With a peripherally driven Half-bridge Scraper, it is not possible to obtain a raking action more frequently than once per revolution of the mechanism; however with a centrally driven mechanism it is normal to use two rake arms with the possibility of four arms if required. It is also possible to obtain a double sweep using a Full-bridge Scraper.
The less frequently scraped the tank floor the more likely is short-circuiting.
Because peripheral driven systems are designed for light duty applications, most rakes are designed to “swing up” and ride over the sludge when an overload of the clarifier occurs. The peripheral driven system simply will not perform under more demanding circumstances.
Concrete vs Steel Concrete and or steel tanks can be used for centrally or peripherally driven scraper mechanisms.
In the case of peripheral drives it is always necessary to ensure that the tank wall or specially installed rail are circular, flat and smooth within a tight tolerance.
The covering tanks with the objective of odor containment are becoming more widespread. This is inherently more difficult if a rotating bridge is being used.
Peripherally driven rake mechanisms carry a risk of personal injury as a result of something becoming trapped between the driving wheel and the tank wall. There is also a risk that somebody dis-embarking from a rotating bridge would fall and cause injury.

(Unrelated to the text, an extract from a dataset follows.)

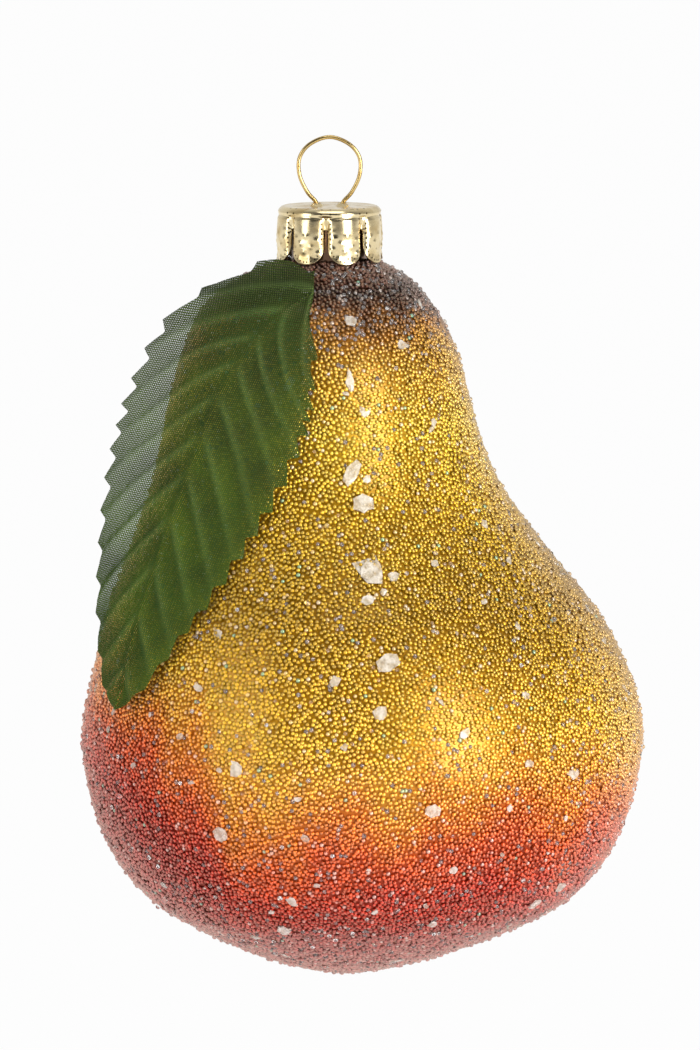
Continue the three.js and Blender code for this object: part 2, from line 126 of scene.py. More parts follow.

Neither of these two hazards arises with Center Driven mechanisms.
Peripherally driven rake mechanisms may include torque overload protection; however they are not generally as complete and accurate as most center driven mechanisms which include alarm and motor cut-off switches, a shear pin, and visual torque indication.
The Effect of Limited Torque
Torque will be a function of weight on the drive wheel and coefficient of friction = +/- 1. So if weight is 1,000 lbs., thrust could be 1,000 lbs. However, I would not depend on a Cf = 1.0., use a Cf = 0.5 max. Therefore, thrust = 500 lbs. max with 1,000 lb. load. Obviously, one could add weight over the drive wheel to increase thrust - like putting sandbags in your trunk when driving on snow or ice. Of course, ice, snow, or pond scum on the rim of the clarifier would also greatly reduce Cf.